If we also phase out ref in patterns as part of the “match ergonomics” effort, which I think would be a good thing to do on its own merits, then I don’t think this would be an actual problem. It’s not backwards-incompatible (so we don’t even need epochs), because the old meaning only exists in patterns and the new meaning only exists outside of them, so they can co-exist if need be; and it’s also not a significant issue in terms of explanation or mental models, because new and idiomatic code as well as documentation etc. would only have the new meaning in it, not the old one.

(ref in patterns would just be kept around to keep old code compiling, at some point maybe with a deprecation warning, or eventually phased out completely with epochs if we want to, etc.)

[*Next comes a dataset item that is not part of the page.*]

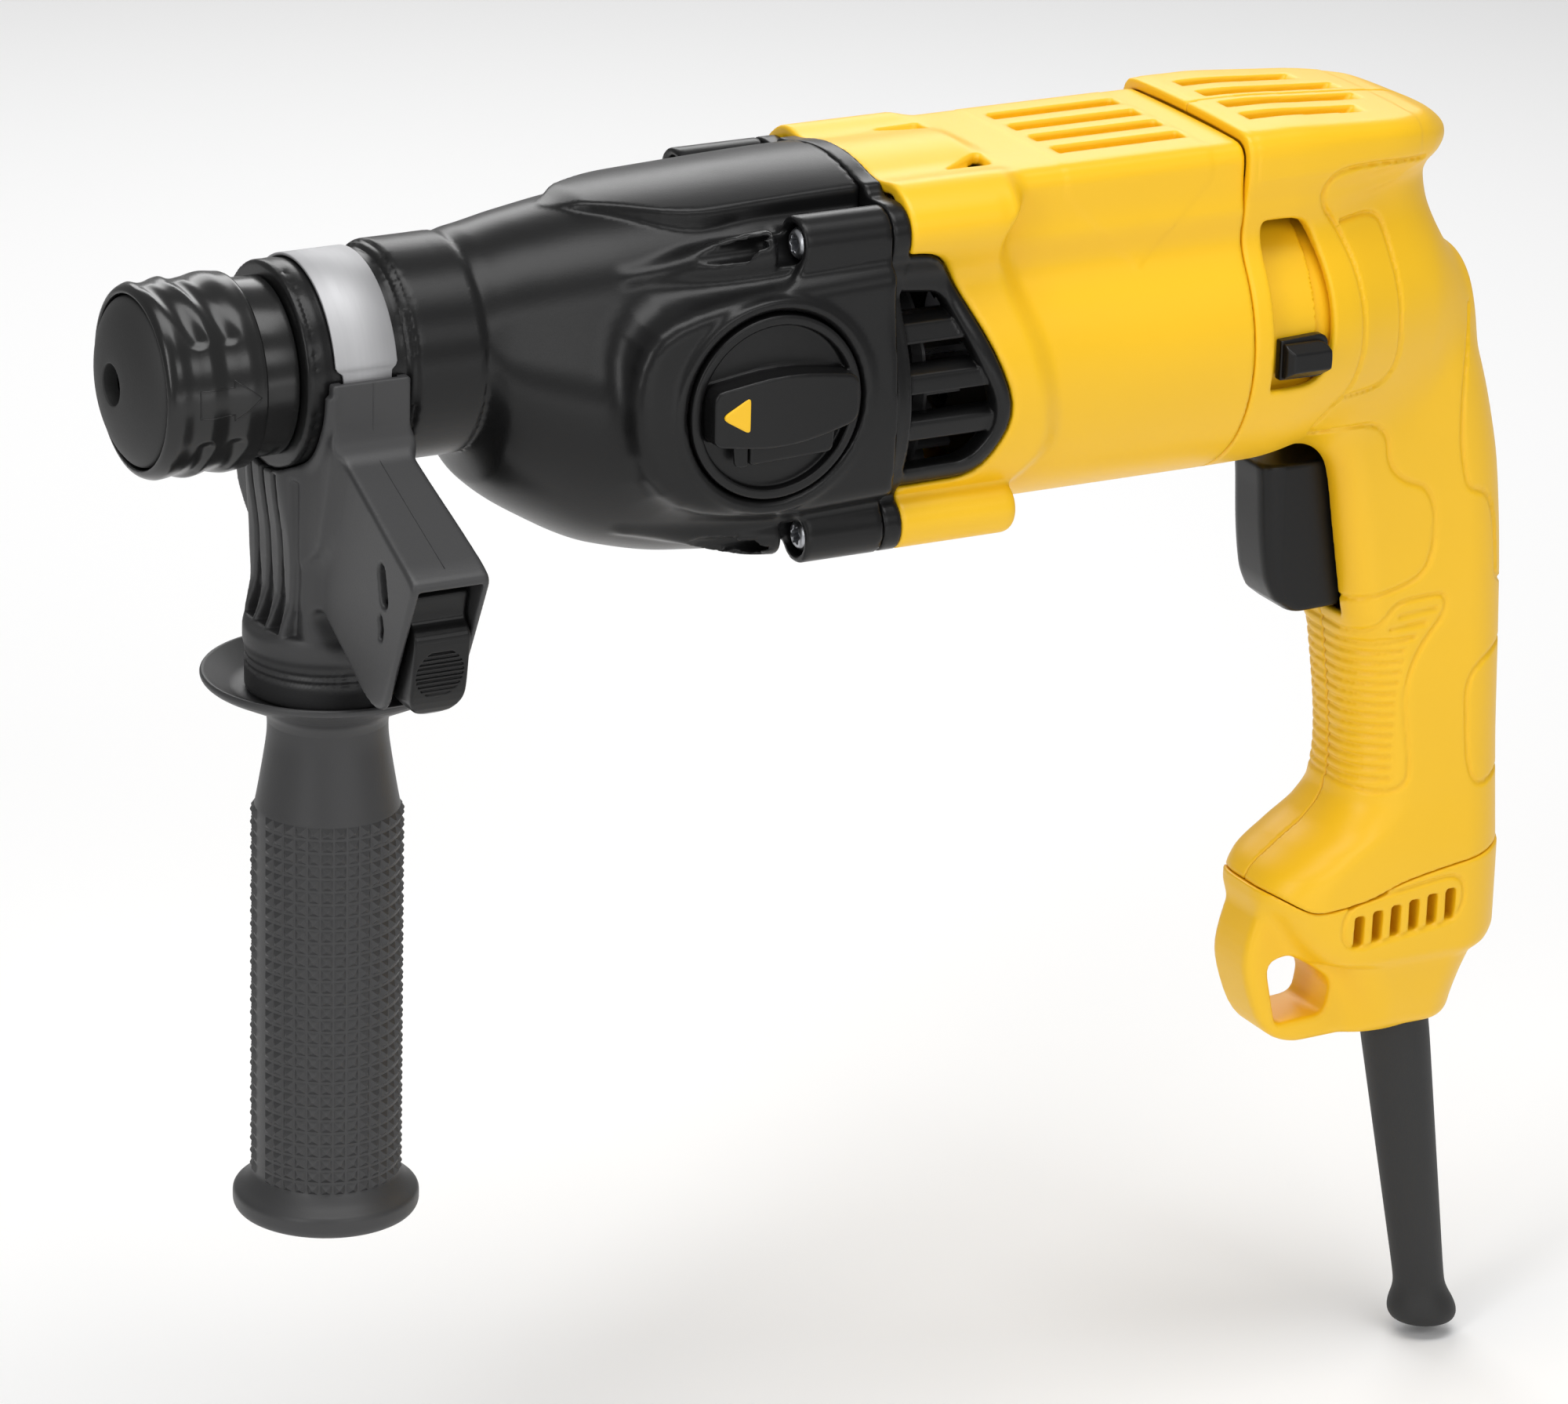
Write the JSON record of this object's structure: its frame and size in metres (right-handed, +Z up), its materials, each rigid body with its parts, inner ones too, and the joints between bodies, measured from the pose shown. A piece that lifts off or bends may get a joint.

Using ref for this seems confusing to me. Even if match loses the possibility of specifying ref, other patterns will still have it. My first intuition when seeing get_foo<ref a> is “a const parameter turned into a reference”.

I’d also suggest that while some might find ' ugly, the lifetime-parameters concept is quite novel, so having it stand out makes sense to me both from an educational and readability standpoint, and I’d be quite sad to lose that. I certainly feel that hiding lifetimes too much will make it harder to use them. I’d also be worried about things like quickly seeing the lifetimes involved in complex error messages.

One further note: I can’t prove but I’m quite certain that outdated documentation will be an issue. My reasons are: It was already an issue pre 1.0, and the Rust community is rich in blog articles, talk videos and slides that aren’t going to get updated.